### GIVEN PROBLEM
Write out each line exactly as it stands, please.

### SOURCE DATA
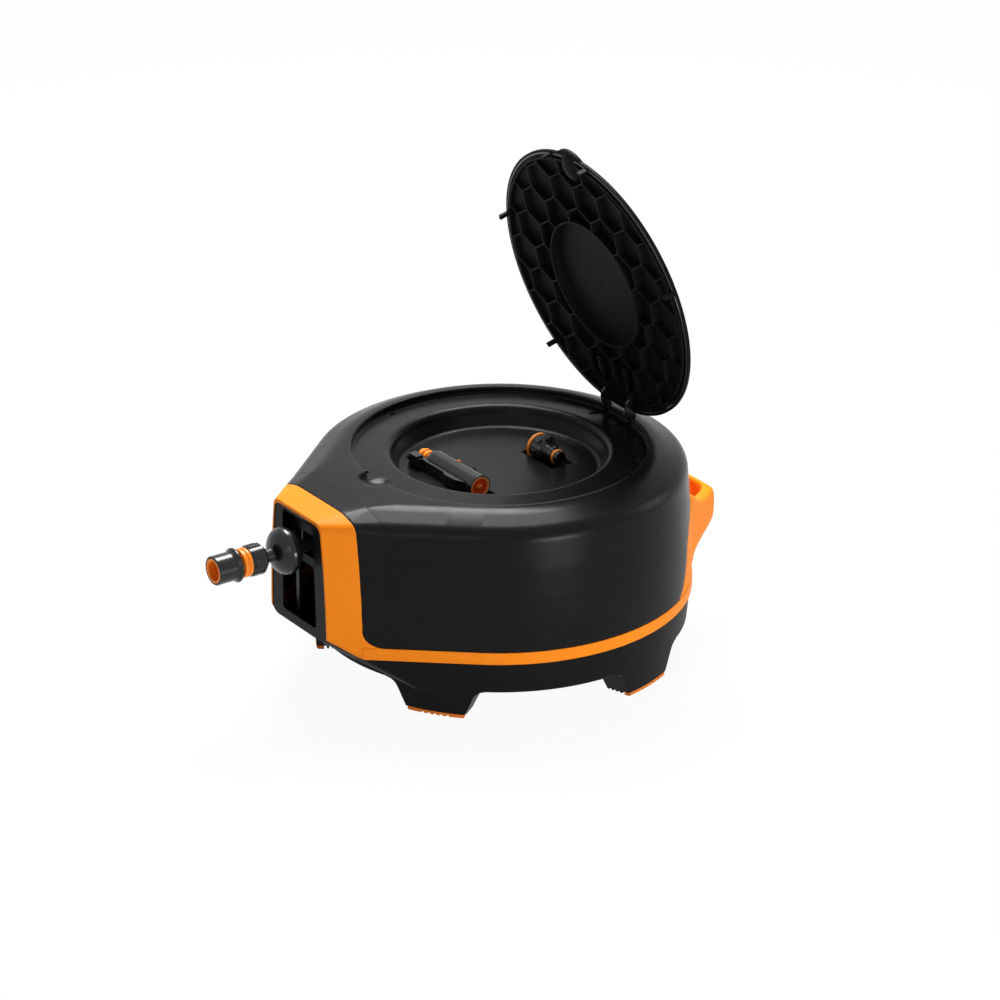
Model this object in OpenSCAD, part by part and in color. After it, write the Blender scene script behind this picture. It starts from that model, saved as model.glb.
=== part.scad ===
// Retractable garden hose reel, spring driven, with a storage bowl under a hinged lid.
// Millimetres. The origin is on the floor under the drum's axis, +Z up, the hose leaves towards -X.

/* [Housing] */
// Radius of the belt, the widest round of the body
body_r = 210; // [200:1:230]
// Height of the rim round the lid
body_h = 230.5; // [226:0.5:250]
// Width of the top between the belt and the recess of the lid
rim_w = 50; // [46:1:60]
// Distance of the hose outlet's front face from the drum's axis
nose_x = 258.5; // [254:0.5:275]
// Half width of the nose at its front face
nose_half = 55; // [50:0.5:60]
// Drop of the nose's top from the rim to the front face
droop = 12; // [6:0.5:14]
// Length of the orange surround along the nose
surround_len = 28.2; // [24:0.2:36]
// Wall of the mouldings
shell_t = 3; // [2.4:0.2:4]
// Height of the belt's lower edge above the floor
belt_z = 69; // [66:1:72]
// Height of the belt
belt_h = 14; // [10:1:18]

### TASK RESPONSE
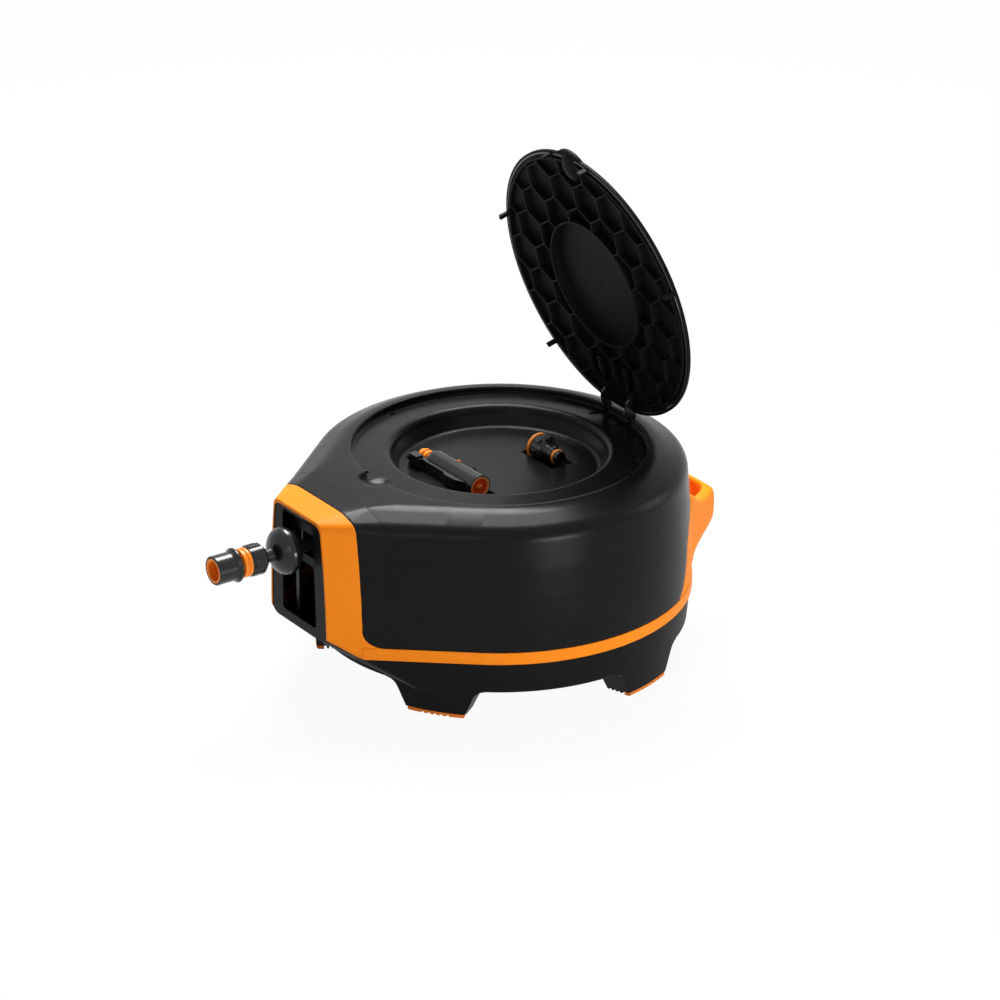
Model this object in OpenSCAD, part by part and in color. After it, write the Blender scene script behind this picture. It starts from that model, saved as model.glb.
=== part.scad ===
// Retractable garden hose reel, spring driven, with a storage bowl under a hinged lid.
// Millimetres. The origin is on the floor under the drum's axis, +Z up, the hose leaves towards -X.

/* [Housing] */
// Radius of the belt, the widest round of the body
body_r = 210; // [200:1:230]
// Height of the rim round the lid
body_h = 230.5; // [226:0.5:250]
// Width of the top between the belt and the recess of the lid
rim_w = 50; // [46:1:60]
// Distance of the hose outlet's front face from the drum's axis
nose_x = 258.5; // [254:0.5:275]
// Half width of the nose at its front face
nose_half = 55; // [50:0.5:60]
// Drop of the nose's top from the rim to the front face
droop = 12; // [6:0.5:14]
// Length of the orange surround along the nose
surround_len = 28.2; // [24:0.2:36]
// Wall of the mouldings
shell_t = 3; // [2.4:0.2:4]
// Height of the belt's lower edge above the floor
belt_z = 69; // [66:1:72]
// Height of the belt
belt_h = 14; // [10:1:18]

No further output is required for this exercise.